What began as a senior design project for Williams, Bonnet and Panchal is now defining their post-graduation careers. As classmates at Stevens, Williams, an electrical engineering major, and Bonnet and Panchal, both computer engineering majors, conceived and designed a decision-management platform for diabetic patients. Their software application Embrace collects an array of metrics from patients, including glucometer readings, allowing doctors to use the information to provide better health outcomes for their patients. The Stevens community was the first to get a glimpse of the product at the university's annual Innovation Expo in April.
“We were very quiet about what we were doing with respect to our senior design project until then. So we were happy to be able to show off what we were doing,” says Williams.
Now with the help of a top digital health accelerator, their company Data Minded Solutions is planning to introduce Embrace to a wider audience. The trio will present the software program at the largest digital health conference in the nation, Health 2.0, in Silicon Valley Oct. 4-7, and plans on marketing its decision-management platform to regional hospitals in the future. Meanwhile, Williams and his partners are preparing a private beta release to ensure their product is "good to go" when sales begin.
Williams says he is surprised at how much progress has been made in the short time the trio has been in Spartanburg.
"I wasn’t fully expecting the pace that it would move at. And since we’ve been here I think we’ve taken advantage of every opportunity to accelerate the product and the business in a way that we’ve never imagined."
Those opportunities, he says, include the mentors and business connections an accelerator provides that would otherwise be tough to get as a startup.
"It’s networking to the nth degree," Williams notes. "On any given day we have someone come in that specializes in anything from marketing to fundraising to the technology that will allow us to build our product. And they’re doing so of their own volition, to give back and be a part of the community."
In return for six percent equity in their company, Iron Yard is offering the company $20,000 in seed funding, as well as amenities such as legal and financial advice, access to high-profile mentors, and office space. One of only nine startups selected, Data Minded Solutions beat out hundreds of applicants.
According to Williams, the counsel they received from the Stevens Office of Innovation and Entrepreneurship (OIE) helped them get a leg up during the rigorous application process.

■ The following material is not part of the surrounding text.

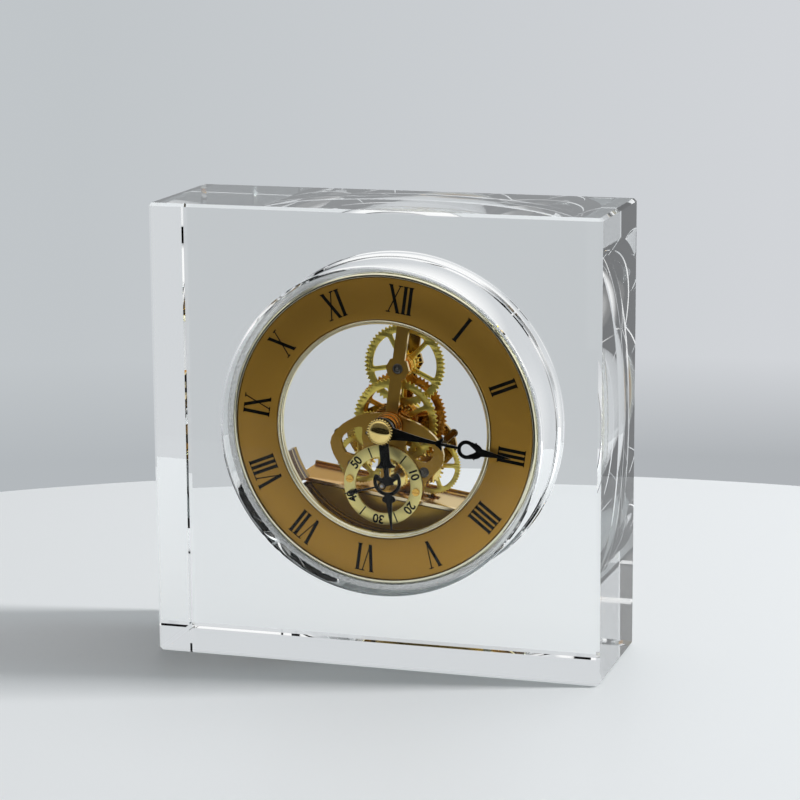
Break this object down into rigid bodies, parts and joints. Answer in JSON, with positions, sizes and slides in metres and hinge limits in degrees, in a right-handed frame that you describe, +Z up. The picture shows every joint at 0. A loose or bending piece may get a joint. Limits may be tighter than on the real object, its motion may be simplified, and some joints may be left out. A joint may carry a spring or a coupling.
{
  "type": "crystal desk clock",
  "caption": "Square clear crystal block with a round pocket that holds a skeleton clock insert: gold dial ring, black hands, seconds dial, going train and battery drive",
  "frame": {"origin": "middle of the block's underside, on the table", "axes": "+Z up, the dial faces -Y, +X to the right as seen from the front"},
  "size_m": [0.15, 0.05, 0.15],
  "materials": {
    "crystal": "polished optical crystal",
    "clear_seal": "clear moulded",
    "satin_gold": "satin gilt",
    "polished_gold": "polished pale gilt",
    "wheel_brass": "satin brass",
    "copper_gilt": "polished rose gilt",
    "steel": "turned steel",
    "dark_steel": "dark steel",
    "black_paint": "matt black",
    "black_plastic": "fine matt",
    "board": "green lacquer"
  },
  "bodies": {
    "case": {"crystal_block": "crystal", "pocket_gasket": "clear_seal", "outer_bezel": "polished_gold", "chapter_ring": "satin_gold", "inner_bezel": "polished_gold", "front_plate": "satin_gold", "rear_plate": "satin_gold", "top_spacer": "wheel_brass", "top_pillar": "wheel_brass", "left_pillar": "copper_gilt", "right_pillar": "copper_gilt", "centre_bush": "copper_gilt", "top_pivot_cap": "dark_steel", "right_pivot_cap": "dark_steel", "left_pivot_cap": "dark_steel", "seconds_ring": "wheel_brass", "seconds_screw_left": "polished_gold", "seconds_screw_right": "polished_gold", "movement_housing": "satin_gold", "shelf_plate": "copper_gilt", "rear_cover": "black_plastic", "rear_screw_left": "steel", "rear_screw_right": "steel", "circuit_board": "board", "drive_coil": "copper_gilt", "coil_core": "steel", "quartz_can": "steel", "button_cell": "steel", "minus_contact": "wheel_brass", "plus_contact": "wheel_brass", "drive_unit": "black_plastic", "motion_stud": "steel"},
    "minute": {"centre_arbor": "steel", "minute_hand": "black_paint", "hand_nut": "polished_gold", "cannon_pinion": "wheel_brass", "great_wheel": "copper_gilt", "setting_knob": "wheel_brass"},
    "hour": {"hour_wheel": "copper_gilt", "hour_hand": "black_paint"},
    "motion": {"motion_wheel": "wheel_brass"},
    "middle": {"middle_wheel": "wheel_brass", "middle_pinion": "wheel_brass"},
    "top": {"top_arbor": "steel", "top_wheel": "wheel_brass", "top_pinion": "wheel_brass"},
    "right": {"right_arbor": "steel", "right_wheel": "wheel_brass", "right_pinion": "wheel_brass"},
    "left": {"left_arbor": "steel", "left_wheel": "wheel_brass", "left_pinion": "wheel_brass"},
    "seconds": {"seconds_arbor": "steel", "seconds_pinion": "wheel_brass", "seconds_hand": "black_paint"},
    "drive": {"drive_arbor": "steel", "drive_wheel": "copper_gilt"},
    "battery_door": {"battery_cover": "black_plastic"}
  },
  "joints": [
    {"name": "minute_turn", "type": "hinge", "parent": "case", "child": "minute", "pos_m": [0, 0, 0.0768], "axis": [0, 1, 0], "continuous": true},
    {"name": "hour_turn", "type": "hinge", "parent": "case", "child": "hour", "pos_m": [0, 0, 0.0768], "axis": [0, 1, 0], "continuous": true},
    {"name": "motion_turn", "type": "hinge", "parent": "case", "child": "motion", "pos_m": [-0.00773, 0, 0.07385], "axis": [0, 1, 0], "continuous": true},
    {"name": "middle_turn", "type": "hinge", "parent": "case", "child": "middle", "pos_m": [0, 0, 0.0768], "axis": [0, 1, 0], "continuous": true},
    {"name": "top_turn", "type": "hinge", "parent": "case", "child": "top", "pos_m": [0.00272, 0, 0.09591], "axis": [0, 1, 0], "continuous": true},
    {"name": "right_turn", "type": "hinge", "parent": "case", "child": "right", "pos_m": [0.01159, 0, 0.06137], "axis": [0, 1, 0], "continuous": true},
    {"name": "left_turn", "type": "hinge", "parent": "case", "child": "left", "pos_m": [-0.01319, 0, 0.06271], "axis": [0, 1, 0], "continuous": true},
    {"name": "seconds_turn", "type": "hinge", "parent": "case", "child": "seconds", "pos_m": [-0.00228, 0, 0.05652], "axis": [0, 1, 0], "continuous": true},
    {"name": "drive_turn", "type": "hinge", "parent": "case", "child": "drive", "pos_m": [0.00606, 0, 0.04871], "axis": [0, 1, 0], "continuous": true},
    {"name": "battery_cover_pull", "type": "slide", "parent": "case", "child": "battery_door", "axis": [0, 1, 0], "range_m": [0, 0.008]}
  ],
  "couplings": [
    {"joint": "minute_turn", "follows": "middle_turn", "ratio": 0.1},
    {"joint": "hour_turn", "follows": "middle_turn", "ratio": 0.0083333},
    {"joint": "motion_turn", "follows": "middle_turn", "ratio": -0.033333},
    {"joint": "top_turn", "follows": "middle_turn", "ratio": -0.4},
    {"joint": "right_turn", "follows": "middle_turn", "ratio": -3},
    {"joint": "left_turn", "follows": "middle_turn", "ratio": -0.4},
    {"joint": "seconds_turn", "follows": "middle_turn", "ratio": 6},
    {"joint": "drive_turn", "follows": "middle_turn", "ratio": -4.5}
  ]
}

"We were fortunate to have worked with people like Werner Kuhr, technology commercialization director at OIE. He gave us a good idea about what we were getting into and helped us so that we had all the paperwork and documentation ready to go."
Williams adds that being in South Carolina offers strategic advantages, especially for a startup like Data Minded Solutions.
"As far as medical healthcare and IT technology goes, a lot of it is moving to the southeast. Kaiser Permanente and others are all moving down here. And the community, everyone from the chamber of commerce down to local businesses, has opened its arms to us."
When they initially came up with the idea of Embrace as a senior design project, Williams says he and his classmates never intended to become business partners. Now, looking back, Williams says the Stevens undergraduate experience gave them much more than a degree. The campus environment, he says, is fertile ground for budding entrepreneurs.
"The people you meet at school are going to be your peers for the remainder of your professional life, especially in a community like engineering and business. Those are people you may start a company with or run into in various roles at other companies. It wasn’t until I had an idea and started kicking it around with my cofounders that we decided this was something worth pursuing."